1. Astronomical and meteorological experts, by the nature of their field, know what is happening in the sky at any given time. I am simply saying that a casual inquiry by the layman will explain what they thought they saw. The problem -and this is well documented- is that often when a layman sees something they cannot understand, they leave it at that and then claim to have a UFO story.

2. is an interesting site that backs me up. Also there are links both pro and con which are worth a look.

I do not mean to imply that I think there are no other intelligent life in the universe. An earlier post by upstarter in this thread addressed that brilliantly. I also remain open to the possiblity of a geniune UFO. Yet, if this is taken to mean an alien spaceship, then so far there has never been any concrete proof. But as archeologists say "absence of evidence is not evidence of absence."

As for ghosts, I've never seen one... well hold on... something weird [:0]happened to me one evening a few years ago that I cannot explain. But this is an area where if I _did_ report it, I could be consigned as a lunatic. If this thread continues I may need to bring it out in the open. (Or maybe email you, JLPWCXIII?) Now I'm getting freaked out thinking about it.


----------



## Fogey (Aug 27, 2005)

> quote:_Originally posted by Jason Evans_
> 
> 
> 
> ...


You can't be any madder than I. Do tell...whether here or there.


----------



## marc_au (Apr 22, 2004)

> quote:_Originally posted by Jason Evans_
> 
> 
> 
> ...


l called it a UFO because that's exactly what it was...an *U*nidentified *F*lying *O*bject. Whether it was spacecraft from another world l cannot be sure. The random movements it made certainly didn't resemble anything that human made aircrafts could do.

*GR8MAN (The Shooman) B8MAN.*


----------



## n/a (Sep 4, 2002)

> quote:_Originally posted by marc_au_
> l called it a UFO because that's exactly what it was...an *U*nidentified *F*lying *O*bject.

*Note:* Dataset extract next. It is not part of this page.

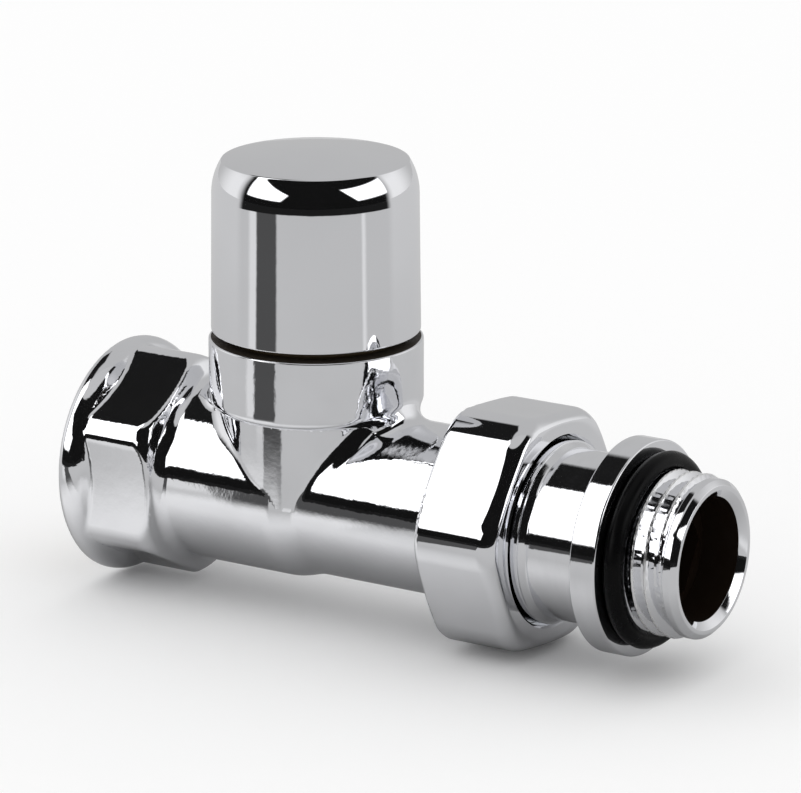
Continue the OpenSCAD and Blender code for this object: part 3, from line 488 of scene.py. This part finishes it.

Whether it was spacecraft from another world l cannot be sure. The random movements it made certainly didn't resemble anything that human made aircrafts could do.


Perhaps you could elaborate; I'm certain it would be of interest.

Currently it's the "ghosts" aspect of this thread that has me concerned. At first I thought it all a bunch of bilge, yet upon reviewing an earlier incident which happened to me at age 18 (5 years ago), I am not sure what to make of it all. But _something_ happened.


----------



## marc_au (Apr 22, 2004)

> quote:_Originally posted by Jason Evans_
> 
> 
> 
> ...


The object in the sky (UFO if you will) hovered around a certain small area high up in the sky. lt wasn't headed neccessarily anywhere (it wasn't going to any particular destination like a conventional aircraft does). lt didn't travel across the sky, it only hovered in a small area of the sky. lt wasn't completely still though. lt was going sideways, backwards, forwards...all directions. lt's movements were clearly visible. lt must have moved quite fast as it was very high in the sky. lt appeared as a very bright light on a sunny day. lt had jerky movements that didn't have any pattern. lt was moving far too much for it to be a weather balloon or any floating man-made object. lt was not like anything l have ever seen, there's just no explaination for it.

l'm still not expalining it as well as l should be. l'll come back to this topic later.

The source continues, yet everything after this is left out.